Finding the song without ever hearing it

Now the magic. Your five-second clip gets the same treatment — spectrogram, peaks, pairs, hashes — and Shazam looks each hash up in its index. You'll get scattered hits: this hash matches that song, that hash matches three others. Coincidences are everywhere. So how does it tell a real match from random noise?

With a beautifully simple idea about time. If your clip genuinely comes from a song, then every matching hash should line up at a consistent offset. Say you recorded 47 seconds into the track: then hash A matches at 47s, hash B at 47.3s, hash C at 48s — every single one sitting exactly your-recording-time later than where it lives in the original. Shazam plots all the matches and looks for that telltale diagonal line: a thick stripe of hits that all share the same time difference. A wrong song produces a random spray of dots with no line. The right song produces an unmistakable streak. Find the diagonal, and you've found your track — no melody recognition, no AI listening, just geometry.

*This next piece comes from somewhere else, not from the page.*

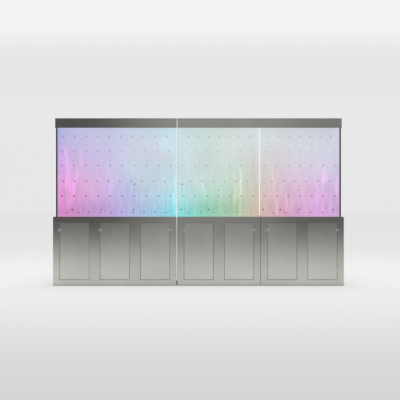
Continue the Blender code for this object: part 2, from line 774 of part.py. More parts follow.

A vintage microphone glowing in bar light — the kind of room where a sparse constellation of peaks still cuts through the noise — Credit: Israel Palacio / Unsplash
A vintage microphone glowing in bar light — the kind of room where a sparse constellation of peaks still cuts through the noise — Credit: Israel Palacio / Unsplash

The kicker

The blueprint for all of this was published openly by Avery Wang back in 2003, in a paper barely a few pages long — years before the iPhone existed, when "Shazam" meant calling a number — 2580 — holding your phone up to the music for about thirty seconds, and waiting for an SMS to tell you the song. The core algorithm has barely changed since, because it didn't need to. While the rest of the world chases ever-bigger neural networks to understand music, the thing in your pocket that names a song through a wall of noise is doing something almost stubbornly old-fashioned: it's not listening at all. It's just matching stars.